C’est ainsi que la page «Zäitrees duerch Lëtzebuerg» (Voyage dans le temps à travers le Luxembourg) voit le jour en mars 2021. Elle cumule aujourd’hui près de 7 500 abonnés. Tous les trois jours, l’infirmier prend le temps de publier l’une de ses cartes postales, accompagnée d’un court article sur le contexte de la photo.
Outre le travail d’archivage considérable afin de stocker et scanner les milliers de cartes postales, la page Facebook nécessite aussi d’effectuer des recherches d’historien. «Ce n’est pas comme les pièces de monnaie, qui sont cataloguées, donc parfois je cherche plus d’une semaine afin de savoir d’où vient une carte postale.»
«Pourquoi ne pas faire une exposition ?»
Sur le fil de la page Facebook, les clichés en noir et blanc s’enchaînent et ne se ressemblent pas. Parmi les dernières photos, on retrouve un soldat américain lors de la libération de la capitale en 1944, le centre-ville de Differdange en pleine expansion au début du XXe siècle, une exposition d’avions de chasse à Merl en 1911 ou encore la collision entre un train et un tramway dans la Ville-Haute en 1919.

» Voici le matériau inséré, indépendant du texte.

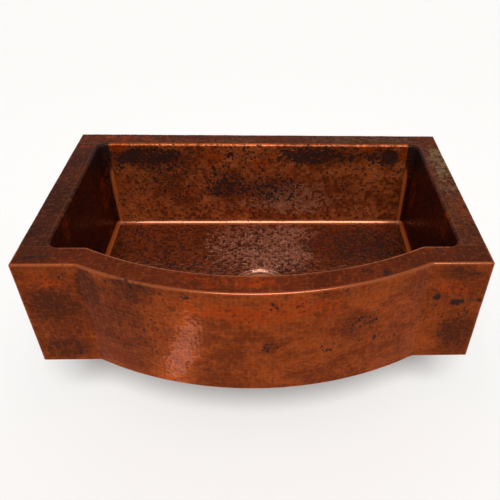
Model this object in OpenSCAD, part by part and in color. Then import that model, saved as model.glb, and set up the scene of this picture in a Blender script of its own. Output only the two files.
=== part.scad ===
// Apron-front kitchen sink, welded up from hammered copper sheet, with its basket drain.
// The origin lies on the drain's axis, in the plane of the basin floor's underside,
// where the cabinet's platform carries the sink. +X is to the right, +Y to the back.

/* [Sink] */
// Overall width from side to side
sink_w = 838; // [740:1:960]
// Depth from the two front flats to the back edge
sink_d = 483; // [430:1:580]
// Depth of the basin, from the rim's top to the floor
basin_depth = 216; // [170:1:230]
// Thickness of the copper sheet
sheet_t = 1.6; // [1.2:0.1:2.4]

/* [Apron] */
// Height of the apron, from the rim's top to its lower edge
apron_h = 241; // [200:1:300]
// Width of the flat at each end of the apron
apron_flat_w = 112; // [70:1:170]
// How far the bow stands forward of the flats
bow_rise = 76; // [40:1:110]
// Length of the apron's returns along the sides
return_w = 51; // [30:1:120]
// Width of the hem turned in along the apron's lower edge
hem_w = 16; // [8:1:30]

/* [Rim] */
// Width of the rim all round
rim_w = 51; // [40:1:70]
// Outside radius of the rim's outer edge
edge_r = 4; // [3:0.5:8]
// Height of the lip turned down at the sides and the back
lip_h = 25; // [12:1:50]
// Length of the back strip's ends along the sides
back_end_w = 51; // [30:1:120]
// Radius where the rim turns down into the basin
rim_bend_r = 6; // [4:0.5:12]

/* [Basin] */
// Width of the front wall's flat at each end
basin_flat_w = 68; // [45:1:110]
// How far the front wall bows forward of its flats
basin_bow_rise = 78; // [40:1:100]
// Lean of the walls from upright, in degrees
wall_draft = 2; // [0:0.5:5]
// Inside radius where the walls turn into the floor
floor_bend_r = 10; // [6:0.5:18]
// Radius of the floor's corners inside the bend
floor_corner_r = 3; // [2:0.5:30]

/* [Drain recess] */
// Distance of the drain's axis behind the front flats
drain_back = 175; // [110:1:300]
// Outer radius of the pressed recess round the drain
recess_r = 67; // [63:0.5:90]
// Depth of the recess below the floor
recess_depth = 5; // [3:0.5:7]
// Radius of the recess's upper shoulder
shoulder_r = 4; // [2.5:0.5:5]
// Steepest slope of the recess's side, in degrees
recess_slope = 60; // [50:5:70]
// Radius of the drain hole in the floor
drain_hole_r = 44.5; // [43.5:0.1:47]

/* [Strainer body] */
// Radius of the strainer's flange
flange_r = 57.15; // [52:0.05:58]
// Thickness of the flange
flange_t = 2.2; // [1.6:0.1:3.2]
// Outer radius of the strainer's threaded cup
cup_r = 42.5; // [41:0.1:43.4]
// Wall of the cup
cup_wall = 2; // [1.5:0.1:2.6]
// Depth of the cup, from the flange's top to the seat
cup_depth = 46; // [40:1:70]
// Thickness of the seat plate at the cup's bottom
seat_t = 2.5; // [1.6:0.1:4]
// Radius of the waste opening in the seat
waste_r = 21; // [16:0.5:22]
// Outer radius of the threaded outlet below the seat
outlet_r = 23.8; // [23:0.1:26]
// Length of the threaded outlet
outlet_len = 17; // [12:1:30]
// Width of the four spokes across the waste opening
spoke_w = 3; // [2:0.5:6]
// Outer radius of the hub that guides the basket's stem
hub_r = 7; // [5.5:0.5:9]
// Length of the hub
hub_len = 9; // [5:1:14]

/* [Seals and nuts] */
// Thickness of the putty bed under the flange
putty_t = 1; // [0.5:0.1:2]
// Thickness of the rubber gasket under the floor
gasket_t = 4; // [2:0.5:6]
// Outer radius of the rubber gasket
gasket_r = 57; // [50:0.5:62]
// Thickness of the fibre ring between gasket and locknut
fibre_t = 1; // [0.5:0.1:2]
// Outer radius of the locknut between its lugs
locknut_r = 52; // [48:0.5:56]
// Height of the locknut
locknut_h = 10; // [7:1:16]
// How far the locknut's lugs stand out
lug_out = 6; // [3:0.5:10]
// Width of each lug
lug_w = 12; // [6:1:20]
// Number of lugs on the locknut
lug_n = 6; // [4:1:8]
// Height of the coupling nut
coupling_h = 20; // [16:1:30]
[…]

Michel Scheuer confie avoir une préférence pour «les cartes de Dudelange et de l’industrie, parce que j’y habite et que c’est l’histoire de ma famille, mes grands-pères ayant travaillé à la Schmelz». Le collectionneur s’attache à transmettre l’héritage de ses aïeux et profite d’ailleurs de son poste au sein du foyer de jour de la Verbandskëscht pour récolter des témoignages sur cette époque révolue : «Certaines choses que me disent mes patients entrent dans les publications».
Au travail, l’échange va dans les deux sens, puisque les cartes postales sont utilisées lors d’ateliers destinés à des personnes atteintes de démence afin de faire remonter leurs souvenirs et de provoquer une réaction. «La première fois, j’ai montré des photos d’Esch à une personne très touchée par la démence et elle a reconnu la rue de l’Alzette», s’émerveille encore l’infirmier.
Les cartes postales du Dudelangeois, si elles ne sont pas mises à profit pour alimenter ces ateliers ou partagées sur Facebook, restent au chaud dans la bibliothèque, mais leur propriétaire n’exclut pas de leur accorder une plus grande vitrine. «Même si, avec le travail, ce sera difficile, pourquoi ne pas faire une exposition ou un livre un jour ?», glisse Michel Scheuer.
Afin d’alimenter sa collection, Michel Scheuer n’hésite pas à mettre la main à la poche. L’infirmier de profession a déjà déboursé 200 euros afin d’acquérir une carte postale illustrant la kermesse de Dudelange en 1990. Un prix qui se justifie par sa rareté. Celle-ci lui aura d’ailleurs valu d’être contacté par un historien souhaitant étudier la photo.